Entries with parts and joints

::::

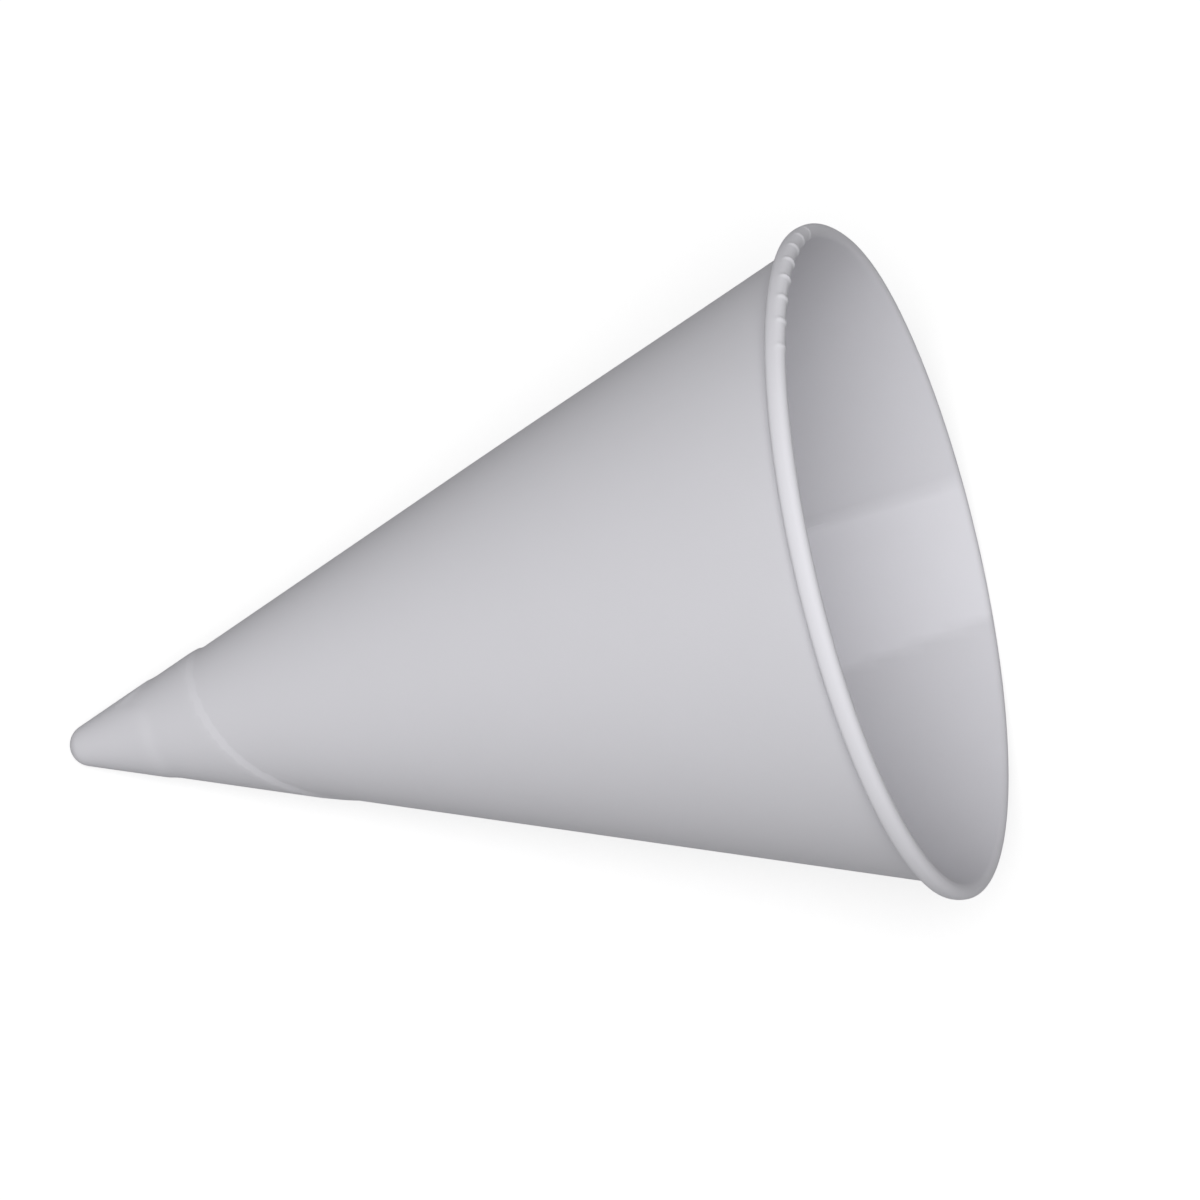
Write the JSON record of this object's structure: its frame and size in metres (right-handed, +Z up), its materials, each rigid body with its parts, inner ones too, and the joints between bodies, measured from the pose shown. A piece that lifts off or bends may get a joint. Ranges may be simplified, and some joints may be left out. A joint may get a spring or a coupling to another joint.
{
  "type": "cone paper cup",
  "caption": "Pointed drinking cup wound from white paper, with a glued overlap, a rounded tip and a rolled rim, lying on its side.",
  "frame": {"origin": "centre of the cup's outline on the surface that it lies on, straight below the middle of its length and width", "axes": "+Z up from the surface, +X from the tip towards the mouth, with the cup's own axis rising 20.5 degrees towards +X; the glued overlap is underneath"},
  "size_m": [0.101, 0.073, 0.0684],
  "materials": {
    "white_paper": "matt uncoated white paper with a faint cool tint and fine fibres"
  },
  "bodies": {
    "root": {"paper_cup": "white_paper"}
  },
  "joints": []
}
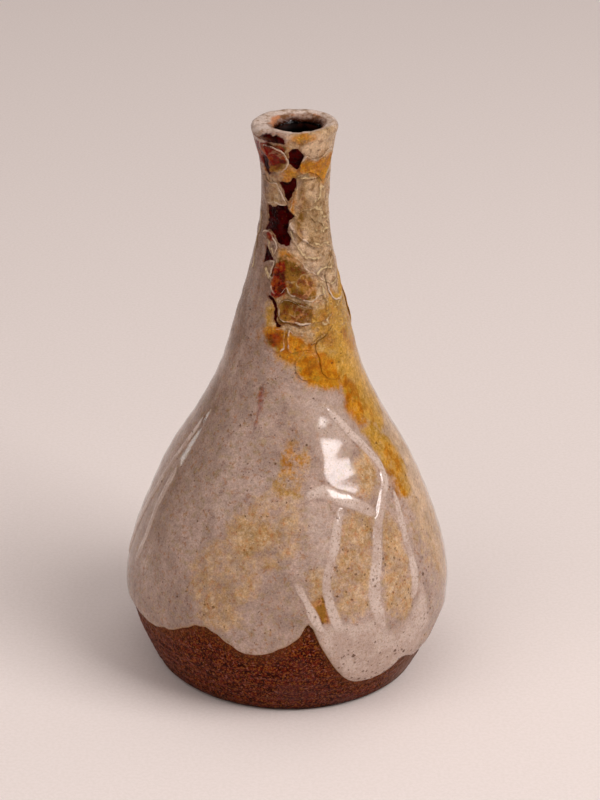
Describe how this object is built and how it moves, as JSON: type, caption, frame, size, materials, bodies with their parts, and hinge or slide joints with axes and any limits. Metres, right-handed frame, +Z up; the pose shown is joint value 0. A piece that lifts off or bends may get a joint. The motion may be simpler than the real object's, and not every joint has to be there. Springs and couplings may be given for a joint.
{
  "type": "sake bottle",
  "caption": "Hand-thrown stoneware sake bottle with a pear-shaped belly, slim flared neck, small mouth and thick cracked glaze above a bare foot.",
  "frame": {"origin": "centre of the flat foot, on the surface the bottle stands on", "axes": "+Z up along the throwing axis, -Y the glaze's front, +X to its right"},
  "size_m": [0.115, 0.1148, 0.1999],
  "materials": {
    "stoneware": "unglazed, coarse iron-rich clay, dark red-brown with golden specks, matt",
    "inner_glaze": "thin dark brown glaze, satin",
    "coat_glaze": "grey-mauve ash glaze, ochre where it breaks, iron specks, glossy",
    "plate_glaze": "thick cracked glaze, ochre to olive with pale curled edges, glossy",
    "run_glaze": "pale milky glaze run, glossy"
  },
  "bodies": {
    "root": {"stoneware_body": "stoneware", "liner_glaze": "inner_glaze", "glaze_coat": "coat_glaze", "neck_plate_leaf": "plate_glaze", "neck_plate_collar": "plate_glaze", "neck_plate_grey": "plate_glaze", "neck_plate_broad": "plate_glaze", "neck_plate_tip": "plate_glaze", "neck_plate_olive": "plate_glaze", "neck_plate_lower_grey": "plate_glaze", "neck_plate_rust": "plate_glaze", "neck_plate_amber_left": "plate_glaze", "neck_plate_amber_middle": "plate_glaze", "neck_plate_amber_low": "plate_glaze", "neck_plate_gold": "plate_glaze", "neck_plate_side": "plate_glaze", "neck_plate_back_high": "plate_glaze", "neck_plate_back_middle": "plate_glaze", "neck_plate_back_low": "plate_glaze", "glaze_run_crest": "run_glaze", "glaze_run_arc": "run_glaze", "glaze_run_inner_branch": "run_glaze", "glaze_run_outer_branch": "run_glaze", "glaze_run_hem": "run_glaze", "glaze_run_side_long": "run_glaze", "glaze_run_side_short": "run_glaze", "glaze_run_back_left": "run_glaze", "glaze_run_back_middle": "run_glaze", "glaze_run_back_right": "run_glaze"}
  },
  "joints": []
}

::::

● The request
In the listing above, find the line containing "Describe how this", then reproduce it and each line after it through the end, exactly and with nothing added.

● Output for this task
Describe how this object is built and how it moves, as JSON: type, caption, frame, size, materials, bodies with their parts, and hinge or slide joints with axes and any limits. Metres, right-handed frame, +Z up; the pose shown is joint value 0. A piece that lifts off or bends may get a joint. The motion may be simpler than the real object's, and not every joint has to be there. Springs and couplings may be given for a joint.
{
  "type": "sake bottle",
  "caption": "Hand-thrown stoneware sake bottle with a pear-shaped belly, slim flared neck, small mouth and thick cracked glaze above a bare foot.",
  "frame": {"origin": "centre of the flat foot, on the surface the bottle stands on", "axes": "+Z up along the throwing axis, -Y the glaze's front, +X to its right"},
  "size_m": [0.115, 0.1148, 0.1999],
  "materials": {
    "stoneware": "unglazed, coarse iron-rich clay, dark red-brown with golden specks, matt",
    "inner_glaze": "thin dark brown glaze, satin",
    "coat_glaze": "grey-mauve ash glaze, ochre where it breaks, iron specks, glossy",
    "plate_glaze": "thick cracked glaze, ochre to olive with pale curled edges, glossy",
    "run_glaze": "pale milky glaze run, glossy"
  },
  "bodies": {
    "root": {"stoneware_body": "stoneware", "liner_glaze": "inner_glaze", "glaze_coat": "coat_glaze", "neck_plate_leaf": "plate_glaze", "neck_plate_collar": "plate_glaze", "neck_plate_grey": "plate_glaze", "neck_plate_broad": "plate_glaze", "neck_plate_tip": "plate_glaze", "neck_plate_olive": "plate_glaze", "neck_plate_lower_grey": "plate_glaze", "neck_plate_rust": "plate_glaze", "neck_plate_amber_left": "plate_glaze", "neck_plate_amber_middle": "plate_glaze", "neck_plate_amber_low": "plate_glaze", "neck_plate_gold": "plate_glaze", "neck_plate_side": "plate_glaze", "neck_plate_back_high": "plate_glaze", "neck_plate_back_middle": "plate_glaze", "neck_plate_back_low": "plate_glaze", "glaze_run_crest": "run_glaze", "glaze_run_arc": "run_glaze", "glaze_run_inner_branch": "run_glaze", "glaze_run_outer_branch": "run_glaze", "glaze_run_hem": "run_glaze", "glaze_run_side_long": "run_glaze", "glaze_run_side_short": "run_glaze", "glaze_run_back_left": "run_glaze", "glaze_run_back_middle": "run_glaze", "glaze_run_back_right": "run_glaze"}
  },
  "joints": []
}